- _DO THIS_
Extract every line of the material below and reproduce it faithfully.

-.-.-

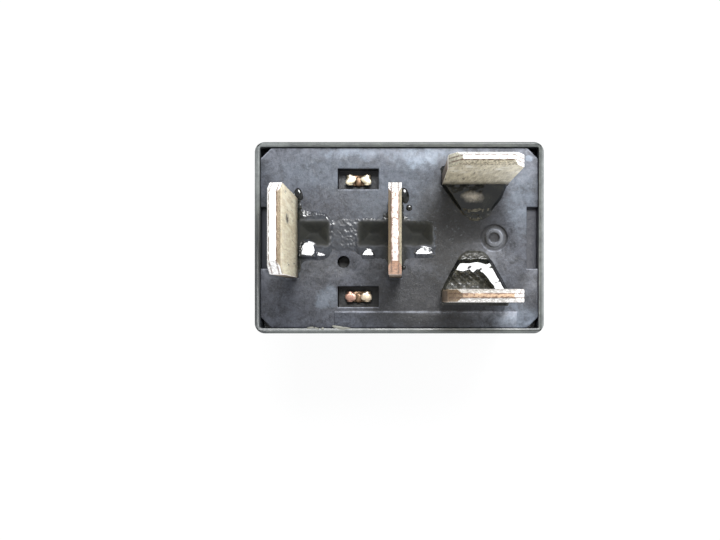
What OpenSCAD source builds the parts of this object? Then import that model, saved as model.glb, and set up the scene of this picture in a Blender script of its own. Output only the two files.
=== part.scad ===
// Sealed four-blade automotive relay. It stands on the closed end of its cover, blades up.
// The origin is the centre of that end, +X runs from the common blade to the coil blades,
// and +Z runs towards the blade tips.

/* [Cover] */
// Length of the cover along X
cover_l = 22.8; // [22.6:0.1:26]
// Width of the cover along Y
cover_w = 15.1; // [14.9:0.1:18]
// Height of the cover along Z
cover_h = 25.4; // [24.6:0.1:30]
// Side wall of the cover below its mouth
cover_wall = 0.9; // [0.7:0.05:1]
// Side wall of the cover around the base plate
mouth_wall = 0.4; // [0.3:0.05:0.6]
// Wall of the closed end
end_wall = 1.2; // [0.8:0.1:2]
// Radius of the outside edges
cover_r = 0.8; // [0.4:0.1:1.2]

/* [Base plate] */
// Thickness of the base plate
base_t = 2; // [1.9:0.1:2.6]
// Depth of the base plate's face below the cover's rim
base_recess = 0.3; // [0.1:0.05:0.8]
// Gap around the base plate
base_fit = 0.05; // [0.02:0.01:0.1]
// Chamfer of the base plate's corners
base_corner = 0.85; // [0.4:0.05:1.2]
// Width of the notch in each short side
notch_w = 4.9; // [3:0.1:7]
// Reach of the notch from the short side
notch_in = 0.9; // [0.5:0.05:1]
// Depth of the notch
notch_deep = 0.6; // [0.4:0.1:1.8]
// Height of the raised ledge along one long edge
ledge_h = 0.12; // [0.05:0.01:0.2]
// Width of the ledge
ledge_w = 1.25; // [0.6:0.05:1.35]
// Length of the ledge
ledge_l = 14.4; // [8:0.1:16]
// Distance of the ledge's middle from the centre
ledge_x = 2.1; // [0:0.1:3]
// Diameter of the vent hole
vent_d = 0.95; // [0.6:0.05:1.2]
// Depth of the vent hole
vent_deep = 1.4; // [0.8:0.1:1.6]
// Diameter of the round gate mark
gate_d = 2.1; // [1.6:0.1:2.6]
// Diameter of the gate mark's inner ring
gate_ring_d = 0.8; // [0.5:0.05:1.1]
// Width of that ring
gate_ring_w = 0.3; // [0.1:0.05:0.4]
// Depth of the gate mark
gate_deep = 0.15; // [0.05:0.01:0.2]
// Distance of the gate mark from the cover's end
gate_in = 3.9; // [3:0.1:5]
// Distance of the vent hole from the centre along X
vent_x = 4.4; // [4:0.1:5]
// Distance of the vent hole from the centre along Y
vent_y = 1.9; // [1.6:0.1:3]

/* [Blades] */
// Length of each blade beyond the base plate
blade_l = 11.4; // [8:0.1:14]
// Thickness of the blades
blade_t = 0.9; // [0.6:0.05:1]
// Width of the two load blades
load_w = 6.3; // [4.8:0.1:7.5]
// Width of the two coil blades
coil_w = 5.2; // [4.8:0.1:6.3]
// Width that each tip chamfer takes off
tip_in = 0.85; // [0.3:0.05:1.2]
// Length of the tip chamfers
tip_l = 1.8; // [1:0.1:3]
// Depth of the bevel on each face at a load blade's tip
bevel_in = 0.2; // [0.05:0.05:0.25]
// Depth of the bevel on each face at a coil blade's tip
coil_bevel_in = 0.3; // [0.05:0.05:0.35]
// Length of those bevels
bevel_l = 0.7; // [0.3:0.1:1.5]
// Distance of the common blade from the cover's end
common_in = 2.93; // [2.8:0.01:3.6]
// Distance of the make blade from the centre
make_x = 0.3; // [0.1:0.1:0.8]
// Distance of the coil blades' middle from the cover's end
coil_in = 5.44; // [5:0.01:6]
// Half of the pitch between the two coil blades
coil_blade_y = 4.62; // [4.5:0.01:5]
// Width of the strips that run inside the base plate
strip_w = 1.9; // [1.2:0.1:2.4]
// Sideways place of those strips
strip_y = 0.37; // [0:0.01:0.6]
// Width of the coil blades' legs
leg_w = 2; // [1.2:0.1:3]
// Clearance of the blades and strips in the base plate
slot_fit = 0.04; // [0.02:0.01:0.1]

/* [Stake windows] */
// Length of a window along X
window_l = 3.25; // [2.6:0.05:3.6]
// Width of a window along Y
window_w = 1.65; // [1.2:0.05:2]
// Depth of a window
window_deep = 1.3; // [0.8:0.1:1.4]
// Distance of the windows from the centre along X
window_x = 3.25; // [3:0.05:3.6]
// Distance of the windows from the centre along Y
window_y = 4.65; // [4.5:0.05:4.9]
// Width of a yoke tab along Y
tab_w = 0.8; // [0.6:0.05:1]
// Spread of a staked tab along X
stake_l = 1.95; // [1.6:0.05:2.2]
// Height of a staked tab above the window's floor
stake_h = 0.65; // [0.4:0.05:0.8]

/* [Sealant] */
// Height of the sealant along the load blades
seal_h = 0.8; // [0.4:0.1:1.2]
// Reach of the sealant beside a blade's faces
seal_reach = 0.55; // [0.3:0.05:0.8]
// Reach of the sealant past a blade's +Y edge
seal_over = 0.4; // [0.1:0.05:0.8]
// Bare length of a load blade at its -Y edge
seal_short = 0.75; // [0.3:0.05:1.5]
// Distance of the sealant's crown from its ends
seal_crown = 0.6; // [0.3:0.05:1]
// Widening of a pocket's mound beyond its strip
seal_wide = 0.6; // [0.3:0.05:1]
// Reach of the first coil blade's sealant towards the middle
seal_run_a = 2.4; // [1:0.1:3]
// Reach of the second coil blade's sealant towards the middle
seal_run_b = 3.25; // [1:0.05:3.5]
// Width of that reach at its end
seal_toe = 2; // [1:0.1:3]

/* [Magnet] */
// Thickness of the yoke
yoke_t = 1.2; // [1:0.1:1.4]
// Width of the yoke's leg
yoke_w = 10.1; // [10:0.1:11]
// Width of the yoke's foot
foot_w = 6.8; // [6:0.1:7.4]
// Gap between the base plate and the yoke's foot
foot_gap = 0.35; // [0.3:0.05:0.8]
// Radius of the core
core_r = 2; // [1.6:0.1:2.4]
// Radius of the core's riveted neck
neck_r = 1.4; // [1:0.1:1.5]
// Radius of the pole face
pole_r = 3.6; // [3:0.1:4.4]
// Thickness of the pole face
pole_t = 1; // [0.8:0.1:1.4]
// Height of the winding
coil_h = 13; // [10:0.1:13.4]
// Outer radius of the winding
coil_r = 4.5; // [3.6:0.1:4.6]
// Wall of the bobbin's barrel
barrel_wall = 0.65; // [0.5:0.05:0.9]
// Clearance between the core and the bobbin
core_fit = 0.05; // [0.02:0.01:0.1]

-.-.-

- _SOLUTION TO THIS PROBLEM_
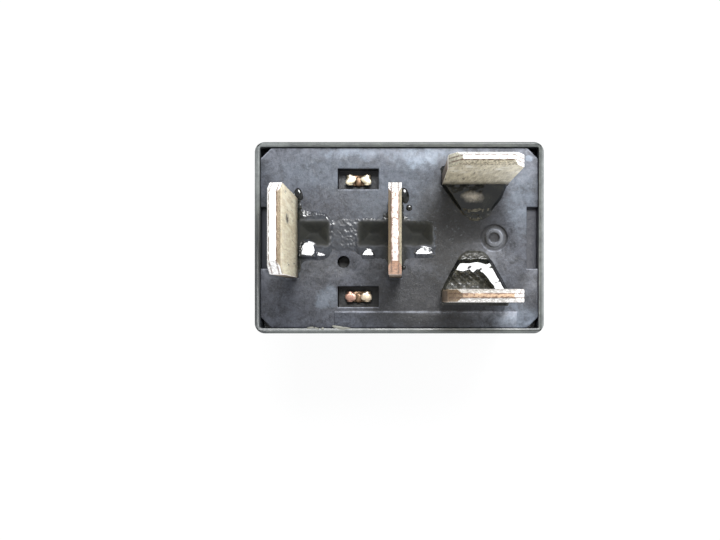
What OpenSCAD source builds the parts of this object? Then import that model, saved as model.glb, and set up the scene of this picture in a Blender script of its own. Output only the two files.
=== part.scad ===
// Sealed four-blade automotive relay. It stands on the closed end of its cover, blades up.
// The origin is the centre of that end, +X runs from the common blade to the coil blades,
// and +Z runs towards the blade tips.

/* [Cover] */
// Length of the cover along X
cover_l = 22.8; // [22.6:0.1:26]
// Width of the cover along Y
cover_w = 15.1; // [14.9:0.1:18]
// Height of the cover along Z
cover_h = 25.4; // [24.6:0.1:30]
// Side wall of the cover below its mouth
cover_wall = 0.9; // [0.7:0.05:1]
// Side wall of the cover around the base plate
mouth_wall = 0.4; // [0.3:0.05:0.6]
// Wall of the closed end
end_wall = 1.2; // [0.8:0.1:2]
// Radius of the outside edges
cover_r = 0.8; // [0.4:0.1:1.2]

/* [Base plate] */
// Thickness of the base plate
base_t = 2; // [1.9:0.1:2.6]
// Depth of the base plate's face below the cover's rim
base_recess = 0.3; // [0.1:0.05:0.8]
// Gap around the base plate
base_fit = 0.05; // [0.02:0.01:0.1]
// Chamfer of the base plate's corners
base_corner = 0.85; // [0.4:0.05:1.2]
// Width of the notch in each short side
notch_w = 4.9; // [3:0.1:7]
// Reach of the notch from the short side
notch_in = 0.9; // [0.5:0.05:1]
// Depth of the notch
notch_deep = 0.6; // [0.4:0.1:1.8]
// Height of the raised ledge along one long edge
ledge_h = 0.12; // [0.05:0.01:0.2]
// Width of the ledge
ledge_w = 1.25; // [0.6:0.05:1.35]
// Length of the ledge
ledge_l = 14.4; // [8:0.1:16]
// Distance of the ledge's middle from the centre
ledge_x = 2.1; // [0:0.1:3]
// Diameter of the vent hole
vent_d = 0.95; // [0.6:0.05:1.2]
// Depth of the vent hole
vent_deep = 1.4; // [0.8:0.1:1.6]
// Diameter of the round gate mark
gate_d = 2.1; // [1.6:0.1:2.6]
// Diameter of the gate mark's inner ring
gate_ring_d = 0.8; // [0.5:0.05:1.1]
// Width of that ring
gate_ring_w = 0.3; // [0.1:0.05:0.4]
// Depth of the gate mark
gate_deep = 0.15; // [0.05:0.01:0.2]
// Distance of the gate mark from the cover's end
gate_in = 3.9; // [3:0.1:5]
// Distance of the vent hole from the centre along X
vent_x = 4.4; // [4:0.1:5]
// Distance of the vent hole from the centre along Y
vent_y = 1.9; // [1.6:0.1:3]

/* [Blades] */
// Length of each blade beyond the base plate
blade_l = 11.4; // [8:0.1:14]
// Thickness of the blades
blade_t = 0.9; // [0.6:0.05:1]
// Width of the two load blades
load_w = 6.3; // [4.8:0.1:7.5]
// Width of the two coil blades
coil_w = 5.2; // [4.8:0.1:6.3]
// Width that each tip chamfer takes off
tip_in = 0.85; // [0.3:0.05:1.2]
// Length of the tip chamfers
tip_l = 1.8; // [1:0.1:3]
// Depth of the bevel on each face at a load blade's tip
bevel_in = 0.2; // [0.05:0.05:0.25]
// Depth of the bevel on each face at a coil blade's tip
coil_bevel_in = 0.3; // [0.05:0.05:0.35]
// Length of those bevels
bevel_l = 0.7; // [0.3:0.1:1.5]
// Distance of the common blade from the cover's end
common_in = 2.93; // [2.8:0.01:3.6]
// Distance of the make blade from the centre
make_x = 0.3; // [0.1:0.1:0.8]
// Distance of the coil blades' middle from the cover's end
coil_in = 5.44; // [5:0.01:6]
// Half of the pitch between the two coil blades
coil_blade_y = 4.62; // [4.5:0.01:5]
// Width of the strips that run inside the base plate
strip_w = 1.9; // [1.2:0.1:2.4]
// Sideways place of those strips
strip_y = 0.37; // [0:0.01:0.6]
// Width of the coil blades' legs
leg_w = 2; // [1.2:0.1:3]
// Clearance of the blades and strips in the base plate
slot_fit = 0.04; // [0.02:0.01:0.1]

/* [Stake windows] */
// Length of a window along X
window_l = 3.25; // [2.6:0.05:3.6]
// Width of a window along Y
window_w = 1.65; // [1.2:0.05:2]
// Depth of a window
window_deep = 1.3; // [0.8:0.1:1.4]
// Distance of the windows from the centre along X
window_x = 3.25; // [3:0.05:3.6]
// Distance of the windows from the centre along Y
window_y = 4.65; // [4.5:0.05:4.9]
// Width of a yoke tab along Y
tab_w = 0.8; // [0.6:0.05:1]
// Spread of a staked tab along X
stake_l = 1.95; // [1.6:0.05:2.2]
// Height of a staked tab above the window's floor
stake_h = 0.65; // [0.4:0.05:0.8]

/* [Sealant] */
// Height of the sealant along the load blades
seal_h = 0.8; // [0.4:0.1:1.2]
// Reach of the sealant beside a blade's faces
seal_reach = 0.55; // [0.3:0.05:0.8]
// Reach of the sealant past a blade's +Y edge
seal_over = 0.4; // [0.1:0.05:0.8]
// Bare length of a load blade at its -Y edge
seal_short = 0.75; // [0.3:0.05:1.5]
// Distance of the sealant's crown from its ends
seal_crown = 0.6; // [0.3:0.05:1]
// Widening of a pocket's mound beyond its strip
seal_wide = 0.6; // [0.3:0.05:1]
// Reach of the first coil blade's sealant towards the middle
seal_run_a = 2.4; // [1:0.1:3]
// Reach of the second coil blade's sealant towards the middle
seal_run_b = 3.25; // [1:0.05:3.5]
// Width of that reach at its end
seal_toe = 2; // [1:0.1:3]

/* [Magnet] */
// Thickness of the yoke
yoke_t = 1.2; // [1:0.1:1.4]
// Width of the yoke's leg
yoke_w = 10.1; // [10:0.1:11]
// Width of the yoke's foot
foot_w = 6.8; // [6:0.1:7.4]
// Gap between the base plate and the yoke's foot
foot_gap = 0.35; // [0.3:0.05:0.8]
// Radius of the core
core_r = 2; // [1.6:0.1:2.4]
// Radius of the core's riveted neck
neck_r = 1.4; // [1:0.1:1.5]
// Radius of the pole face
pole_r = 3.6; // [3:0.1:4.4]
// Thickness of the pole face
pole_t = 1; // [0.8:0.1:1.4]
// Height of the winding
coil_h = 13; // [10:0.1:13.4]
// Outer radius of the winding
coil_r = 4.5; // [3.6:0.1:4.6]
// Wall of the bobbin's barrel
barrel_wall = 0.65; // [0.5:0.05:0.9]
// Clearance between the core and the bobbin
core_fit = 0.05; // [0.02:0.01:0.1]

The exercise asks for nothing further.